This is the fifth day of my 28 Days of Spending Zero Challenge.
To read all the posts in order, start with Day One or visit the Overview Page.
If you’re anything like me, you probably winged the first few days and used what you had on hand without much thought to the remainder of the month. Today, we’re going to plan using the food we found in our pantry, fridge, and freezer to come up with some satisfying meals for our families.
If you’re single, this may not be an exercise you want to spend time on or not. It depends on if you like to cook and if you are used to cooking meals for one. I enjoy cooking and so I often make a casserole and then split it up and freeze so I have multiple meals. You could do the same thing and find you have plenty of meals available to you throughout the challenge.
For the rest of us, we need to use our creativity to find ways to use what we have on hand that will keep the masses feed and happy.
With a freshly organized freezer and pantry, the load on your shoulders is hopefully just a little bit lighter, and you are feeling good about what’s ahead. When it comes to food, at least you know what you have; but now you have to figure out how to use it!
Day 5: Meal Plan By Using What You Have On Hand
So, today’s assignment is to brainstorm as many meal ideas as possible!
- Make a list of your family’s favorite meal and recipes. Don’t worry if you don’t think you have all the ingredients, just do a brain dump and get them on paper.
- Grab your inventory list and try to match your families favorites with ingredients on hand.
- Next look at what’s remaining and think of additional dishes for foods that are on the list. For example, if you have corn on hand you could make corn casserole or corn chowder.
- If you’re stumped for an idea, just move to the next item.
- If it’s a ready made food item like soup, you can just write down soup.
- Print out our meal idea form and list all your meal ideas from the brain dump session you just had.

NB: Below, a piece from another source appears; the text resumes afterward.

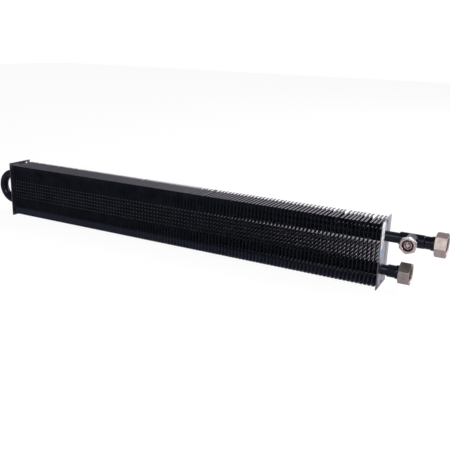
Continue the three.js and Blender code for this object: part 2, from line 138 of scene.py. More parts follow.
world_links.new(world_axes.outputs["Z"], above.inputs["Value"])
world_links.new(studio.outputs["Result"], dimmed.inputs[0])
world_links.new(above.outputs["Result"], dimmed.inputs[1])
world_links.new(dimmed.outputs[0], level.inputs[0])
world_links.new(seen.outputs["Is Camera Ray"], level.inputs[1])
world_links.new(level.outputs[0], background.inputs["Strength"])
world_links.new(seen.outputs["Is Camera Ray"], tint.inputs["Factor"])
world_links.new(tint.outputs["Result"], background.inputs["Color"])
print("the sweep is", LIGHT_OF_SWEEP, "bright and the room", LIGHT_OF_ROOM)

# %% Floor
FLOOR_SIZE = 12.0
FLOOR_DROP = 0.3 * MM
FLOOR_COLOUR = (0.78, 0.76, 0.82, 1.0)
VEIL_COLOUR = (0.12, 0.12, 0.12, 1.0)
FLOOR_GLOW = 0.93

bpy.ops.mesh.primitive_plane_add(size=FLOOR_SIZE, location=(0, 0, -FLOOR_DROP))
floor = bpy.context.object
floor.name = "floor"
floor_paint = bpy.data.materials.new("floor_paint")
floor_paint.use_nodes = True
floor_nodes = floor_paint.node_tree.nodes
floor_links = floor_paint.node_tree.links
floor_nodes.clear()
matt = floor_nodes.new("ShaderNodeBsdfDiffuse")
matt.inputs["Color"].default_value = FLOOR_COLOUR
veil = floor_nodes.new("ShaderNodeBsdfDiffuse")
veil.inputs["Color"].default_value = VEIL_COLOUR
glow = floor_nodes.new("ShaderNodeEmission")
glow.inputs["Strength"].default_value = FLOOR_GLOW
bright = floor_nodes.new("ShaderNodeAddShader")
choice = floor_nodes.new("ShaderNodeMixShader")
floor_output = floor_nodes.new("ShaderNodeOutputMaterial")
floor_links.new(veil.outputs[0], bright.inputs[0])
floor_links.new(glow.outputs[0], bright.inputs[1])
floor_seen = floor_nodes.new("ShaderNodeLightPath")
floor_links.new(floor_seen.outputs["Is Camera Ray"], choice.inputs[0])
floor_links.new(matt.outputs[0], choice.inputs[1])
floor_links.new(bright.outputs[0], choice.inputs[2])
floor_links.new(choice.outputs[0], floor_output.inputs["Surface"])
floor.data.materials.append(floor_paint)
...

Consider your family’s tastes. Hopefully, the majority of your pantry items fit in with meals your family enjoys. (Otherwise, you may have to really hunker down for a long month.) If there are a few favorite meals, jot them down and assess if you have the ingredients or at least most of the ingredients on hand. Pasta can be substituted for rice and vice versa. One of my favorite meals growing up was rice, tomato sauce, and grated cheese.
Find more ideas to be inspired by taking a look through cookbooks, magazines or browsing the web! Pinterest is a great way to find recipes as well.
Over at A Debt Free Mess Free Life, we have a small collection of recipes that you might find helpful.
Here are a few collections you can find some great recipes, sure to become family favorites:
Some other favorites are simple ones like pasta with a simple, fresh tomato and basil sauce with olive oil and fresh cheese; or anything with eggs! Try a quick frittata or quiche to use up veggies, proteins, and products you have on hand.
Having a month of no spending is no reason to assume you have to eat pasta or cereal at every meal (unless, of course, that’s all you had on hand and you’re committed to spending absolutely zero).
Try to have at least 28 meals on your list. One for each day of the challenge. More if you need to plan breakfasts and lunches. (I tend to rotate through the same few meals for these, but I think it’s still important to write them down.)
No matter what you decide to make, remember this is a limited exercise, and the whole purpose is for you to use what you have on hand and make do with what you’ve got.